46.  The RAF continued its bombing raids. The Arabian tribes continued their attacks.
In February 1928 their target was both Iraqi and Kuwaiti villages south and south-west of
Basra. In January 1929 another Nejd tribe crossed the border into Kuwait, killing twenty
Iraqis. Then a third Arabian tribe crossed into Kuwait, killing more than seventy Iraqis
and Kuwaitis.
47.  Only continued bombing raids from RAF Shaibah near Basra drove the attackers out
of south-western Iraq. In January 1930, Ibn Saud agreed to financial compensation to
the Kuwaitis and Iraqis, and, with British encouragement, in April 1931, a “Treaty of Bon
Voisinage, Friendship and Extradition” was signed in Mecca – the Iraqi Prime Minister,
Nuri Said signing for Iraq.10
The second Anglo-Iraqi Treaty, 1930
48.  In 1930, two years before the end of the Mandate, an all-Iraqi Government was
formed, with the Sunni politician, Nuri Said – who made determined efforts to assuage
Sunni-Shia and Kurdish tensions – as Prime Minister. Nuri Said also negotiated a new
Anglo-Iraqi Treaty establishing “perpetual peace and friendship between His Britannic
Majesty and His Majesty the King of Iraq” as well as “full and frank consultation
between them in all matters of foreign policy which may affect their common interests”.
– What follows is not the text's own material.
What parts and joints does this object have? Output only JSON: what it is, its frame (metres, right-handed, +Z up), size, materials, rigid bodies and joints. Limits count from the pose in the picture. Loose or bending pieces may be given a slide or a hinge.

Article Five of the Treaty authorised British forces to remain in Iraq after it became
independent in 1932. By the late 1930s these forces were restricted to two RAF stations,
RAF Shaibah near Basra, and RAF Habbaniya west of Baghdad.
49.  In November 1930, Nuri Said called a General Election to ratify the Treaty. He was
successful, but the Kurds objected that the Treaty did not meet the undertakings they
believed the British had given a decade earlier to protect their national status, and once
more raised the flag of revolt. For almost two years, RAF Habbaniya was a staging post
for bombing attacks on Kurdish rebels until they were defeated in April 1932.
Iraqi independence, 1932
50.  With the ending of the British Mandate in 1932, Iraq entered the League of Nations
as a sovereign State. Britain had fulfilled its pledges and promises – first made when the
British Army entered Baghdad in March 1917 – to give the Iraqis control of their country.
51.  Oil had been discovered in Iraq in 1927. One of the first official acts of the Iraqi
Government after independence was to grant a seventy-five-year concession – valid
until 2007 – to the British Oil Development Company, jointly owned by British and
Italian investors.
10 In 1932 Ibn Saud renamed his three provinces – Najd, al-Ahsa and the Hijaz – as the Kingdom of
Saudi Arabia.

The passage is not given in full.